Designing maths games
My maths teacher colleague Rene and I are struggling with some students in our classes who find maths particularly difficult, are not engaged with the subject and who do not have a secure understanding of some basic maths concepts. We have tried a number of methods to try to re-engage them without much success. We have realised that if students’ understanding is to improve, we need to revisit these concepts in a different way from how they were first experienced.
We decide to use game and app creation to enthuse students and develop a programme of work based around simple, intuitive, ‘drag and drop’, online programming software, such as Scratch or Alice or app building software. These software programmes support the development of computational ideas and creativity alongside maths skills such as understanding degrees of turn, systematic reasoning and creating logical sequences. We involve the school’s IT department to ensure we have the technology and training to use and teach the programming package.
First, students revisit the concepts of maths they need via some online maths games and smartphone apps. We then support them to create criteria for a good maths game and evaluate the games they use. We explain to the students that they will learn computer programming in order to be able to build their own interactive online maths games/apps aimed at helping younger children learn some of the concepts they are revising. The students are supported to develop the skills needed to effectively use the software via sessions which include direct instruction, open-ended experimental time and sharing learning amongst peers. We also invite people working in the field of game or app development to provide guidance for students, answer questions and introduce students to the possibilities of computer programming as a career.

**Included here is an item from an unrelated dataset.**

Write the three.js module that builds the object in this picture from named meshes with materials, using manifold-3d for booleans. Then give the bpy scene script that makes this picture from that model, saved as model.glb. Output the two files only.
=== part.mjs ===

Once the students are confident at using the software, we support them to design simple maths games, making explicit the maths skills they are using. By considering how they could teach younger children, students deepen their understanding of the maths concepts they need to revisit. The completed games are saved in a repository they can be accessed and used in the future. Students peer assess them against the co-developed criteria and younger students are invited to play and give feedback on them. We also include a competitive element, so organise a school-wide gaming day where students play the games and vote for their favourite.